Problem 1: Impact of a Discount
Berol Corporation sold 20-year bonds on January 1, 2008. The face value of the bonds was $100,000; and they carry a 9% stated rate of interest, which is paid on December 31 of every year. Berol received $91,526 in return for the issuance of the bonds when the market rate was 10%. Any premium or discount is amortized using the effective interest method.
Required:
1. Prepare the journal entry to record the sale of the bonds on January 1, 2008, and the proper balance sheet presentation on this date.
2. Prepare the journal entry to record interest expense on December 31, 2008, and the proper balance sheet presentation on this date.
3. Explain why it was necessary for Berol to issue the bonds for only $91,526 rather thn $100,000.
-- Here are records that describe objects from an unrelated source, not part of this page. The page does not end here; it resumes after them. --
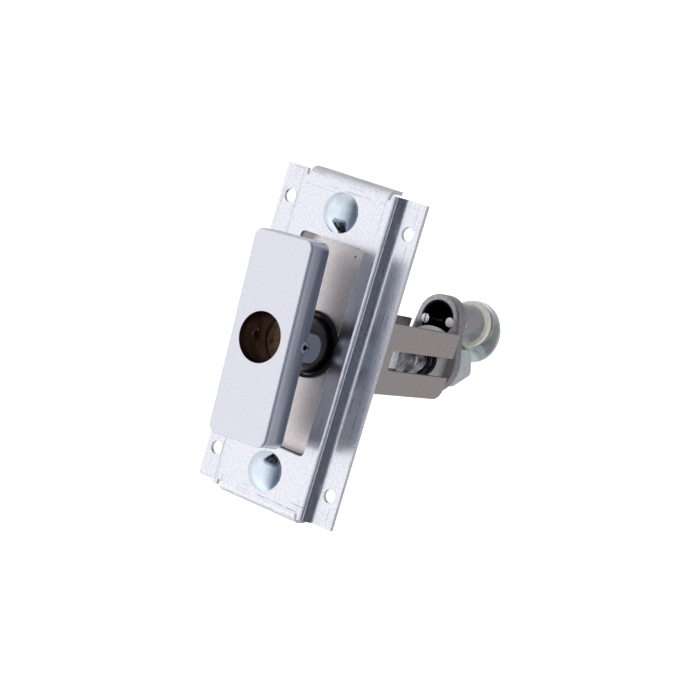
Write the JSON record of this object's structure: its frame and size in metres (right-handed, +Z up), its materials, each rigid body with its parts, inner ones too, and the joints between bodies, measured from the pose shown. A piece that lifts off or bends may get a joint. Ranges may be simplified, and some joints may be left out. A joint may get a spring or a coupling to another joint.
{
  "type": "t-handle lock",
  "caption": "Pop-out T-handle lock on a recessed hat-section plate, with a slotted yoke behind it and a swing arm carrying a barrel and a latch disc.",
  "frame": {"origin": "centre of the four mounting holes on the flanges' front plane, on the shaft's axis", "axes": "+X to the right seen from the front, +Y back into the door along the shaft, +Z up"},
  "size_m": [0.0668, 0.1427, 0.1298],
  "materials": {
    "galvanised": "galvanised sheet with faint rolling streaks",
    "stainless": "warm grey stainless sheet, dull",
    "zinc": "bright blue-white zinc plating",
    "rubber": "black, dull",
    "steel": "plain bright steel",
    "black_spring": "black oxide",
    "cast_arm": "grey cast metal, satin",
    "barrel_steel": "plain grey steel",
    "nylon": "milky nylon",
    "satin_zinc": "pale satin casting with fine speckle",
    "gunmetal": "dark gunmetal, half gloss",
    "brass": "worn brass",
    "disc_steel": "polished zinc plate, slightly greenish"
  },
  "bodies": {
    "frame": {"mounting_bracket": "galvanised", "yoke_bracket": "stainless", "carriage_bolts": "zinc", "bolt_washers": "zinc", "bolt_nuts": "zinc", "stem_gasket": "rubber", "stem_bushing": "steel"},
    "spindle": {"drive_spindle": "zinc", "front_nut": "zinc", "nut_washer": "zinc", "seat_nut": "zinc", "arm_spring": "black_spring", "disc_washer": "steel", "swing_arm": "cast_arm", "lock_washer": "steel", "lock_nut": "zinc", "latch_barrel": "barrel_steel", "slotted_pin": "steel", "dowel_pin": "steel", "latch_pin": "steel", "nylon_washer": "nylon"},
    "handle": {"handle_shell": "satin_zinc", "handle_stem": "gunmetal", "cross_pins": "steel", "stem_clip": "black_spring", "pop_out_spring": "steel"},
    "driver": {"lock_driver": "brass"},
    "disc": {"latch_disc": "disc_steel"}
  },
  "joints": [
    {"name": "handle_turn", "type": "hinge", "parent": "frame", "child": "spindle", "pos_m": [0, 0, 0], "axis": [0, 1, 0], "range_deg": [-86.6, 3.4]},
    {"name": "handle_pop", "type": "slide", "parent": "spindle", "child": "handle", "axis": [0, 1, 0], "range_m": [0, 0.0104], "stiffness_N_per_m": 500, "springref_m": -0.012, "deforming": ["pop_out_spring"]},
    {"name": "driver_turn", "type": "hinge", "parent": "handle", "child": "driver", "pos_m": [0, 0, 0], "axis": [0, 1, 0], "range_deg": [0, 90]},
    {"name": "disc_spin", "type": "hinge", "parent": "spindle", "child": "disc", "pos_m": [-0.00102, 0.109, 0.01716], "axis": [0, 1, 0], "continuous": true}
  ]
}
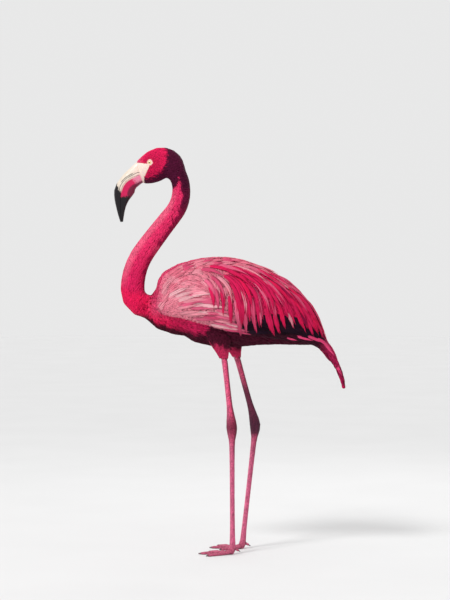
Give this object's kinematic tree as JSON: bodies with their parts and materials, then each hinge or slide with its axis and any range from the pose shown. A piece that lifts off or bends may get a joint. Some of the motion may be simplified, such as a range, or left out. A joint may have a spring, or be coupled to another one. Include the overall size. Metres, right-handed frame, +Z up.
{
  "type": "american flamingo, life-size animal",
  "caption": "Adult American flamingo standing still on both webbed feet, neck in a relaxed S, wings folded; life-size still model of the animal.",
  "frame": {"origin": "on the floor, under the middle of the whole bird's bounding box", "axes": "+Z up; the bird faces -Y; its left side is +X"},
  "size_m": [0.2014, 0.5879, 1.0309],
  "materials": {
    "plumage": "matt crimson-pink feathers",
    "plumage_pale": "matt rose-pink feathers",
    "plumage_dark": "matt deep carmine feathers",
    "leg_skin": "satin scaly pink skin",
    "bill_pale": "smooth pale horn",
    "bill_dark": "smooth black horn",
    "eye": "wet gloss",
    "claw": "satin dark horn"
  },
  "bodies": {
    "root": {"head": "plumage", "neck_upper": "plumage", "neck_middle": "plumage", "neck_lower": "plumage", "trunk": "plumage_pale", "tail": "plumage_dark", "wing_left": "plumage_pale", "wing_right": "plumage_pale", "bill_upper": "bill_pale", "bill_lower": "bill_dark", "eye_left": "eye", "eye_right": "eye", "thigh_left": "plumage", "thigh_right": "plumage", "shank_left": "leg_skin", "shank_right": "leg_skin", "ankle_left": "leg_skin", "ankle_right": "leg_skin", "tarsus_left": "leg_skin", "tarsus_right": "leg_skin", "foot_left": "leg_skin", "foot_right": "leg_skin", "claw_inner_left": "claw", "claw_middle_left": "claw", "claw_outer_left": "claw", "claw_hind_left": "claw", "claw_inner_right": "claw", "claw_middle_right": "claw", "claw_outer_right": "claw", "claw_hind_right": "claw"}
  },
  "joints": []
}
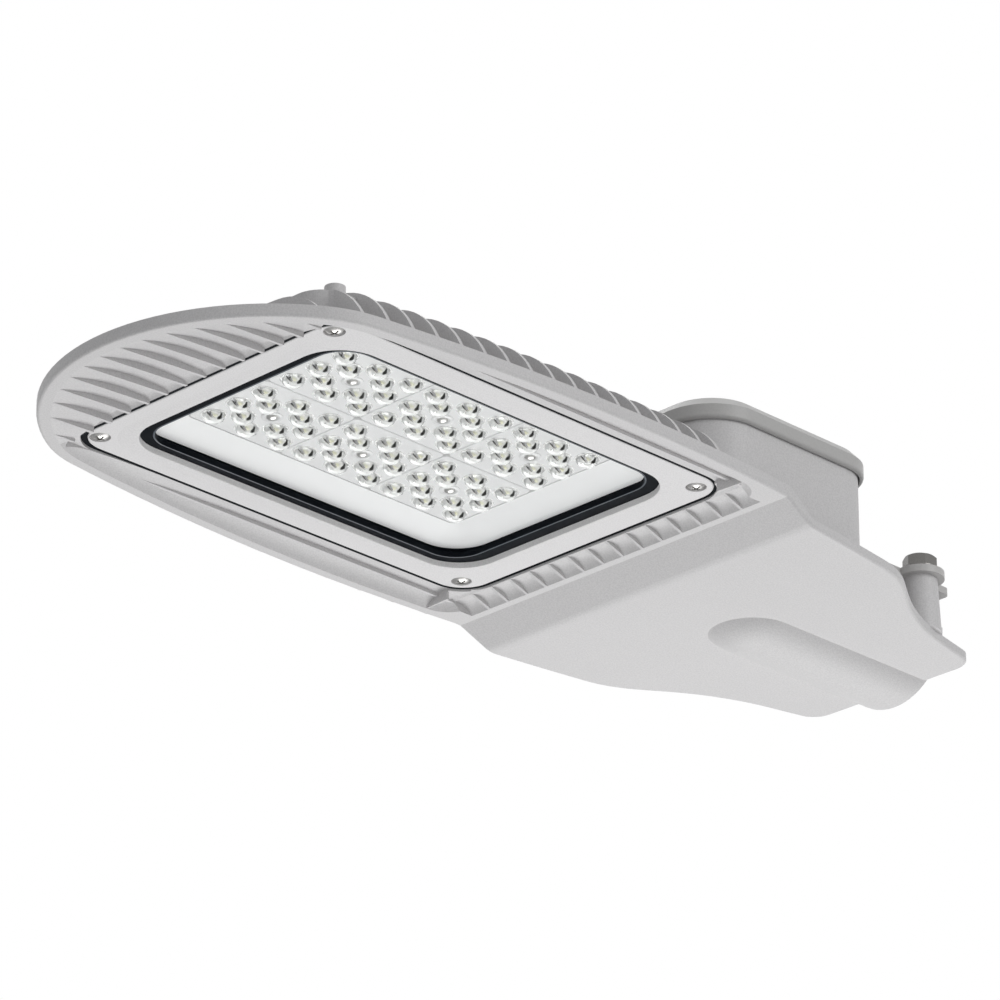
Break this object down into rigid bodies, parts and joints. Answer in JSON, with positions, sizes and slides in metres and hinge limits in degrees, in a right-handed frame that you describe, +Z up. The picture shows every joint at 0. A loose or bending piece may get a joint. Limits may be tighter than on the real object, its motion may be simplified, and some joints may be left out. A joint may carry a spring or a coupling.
{
  "type": "led street light head",
  "caption": "Flat LED street light head with a lens window, louvred rim, cooling fins, driver box and clamped pole socket.",
  "frame": {"origin": "on the pole socket's axis at its mouth", "axes": "+X along the socket out of its mouth, away from the nose; +Z up, the lens window faces down; +Y across"},
  "size_m": [0.4619, 0.1976, 0.064],
  "materials": {
    "powder_coat": "fine-textured warm silver-grey powder coat",
    "bezel_coat": "fine-textured warm silver-grey powder coat",
    "lid_coat": "satin silver-grey paint",
    "clamp_coat": "satin silver-grey paint",
    "black_rubber": "matt",
    "clear_glass": "clear",
    "white_tray": "satin white",
    "white_board": "satin white",
    "yellow_phosphor": "matt yellow",
    "clear_lens": "clear, glossy",
    "steel_screws": "bright",
    "zinc_steel": "bright zinc",
    "driver_case": "satin",
    "grey_plastic": "matt",
    "black_plastic": "satin",
    "brass_screw": "bright"
  },
  "bodies": {
    "root": {"housing": "powder_coat", "lens_bezel": "bezel_coat", "window_gasket": "black_rubber", "window_glass": "clear_glass", "reflector_tray": "white_tray", "led_board": "white_board", "led_chips": "yellow_phosphor", "lens_module_1": "clear_lens", "lens_module_2": "clear_lens", "lens_module_3": "clear_lens", "lens_module_4": "clear_lens", "lens_module_5": "clear_lens", "lens_module_6": "clear_lens", "module_screws": "steel_screws", "bezel_screws": "steel_screws", "driver_box_lid": "lid_coat", "lid_gasket": "black_rubber", "lid_screws": "steel_screws", "led_driver": "driver_case", "driver_screws": "steel_screws", "terminal_block": "grey_plastic", "cable_gland": "black_plastic", "gland_nut": "black_plastic", "wire_grommet": "black_rubber", "ground_screw": "brass_screw", "pole_clamp": "clamp_coat", "clamp_washers": "zinc_steel", "clamp_bolts": "zinc_steel"}
  },
  "joints": []
}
Problem 2: Impact of a Premium
Assume the same set of facts for Berol Corporation as listed above except that it received $109,862 in return for the issuance of the bonds when the market rate was 8%.
Required:
1. Prepare the journal entry to record the sale of the bonds on January 1, 2008, and the proper balance sheet presentation on this date.
2. Prepare the journal entry to record interest expense on December 31, 2008, and the proper balance sheet presentation on this date.
3. Explain why the company was able to issue the bonds for $109,862 rather than for the face amount.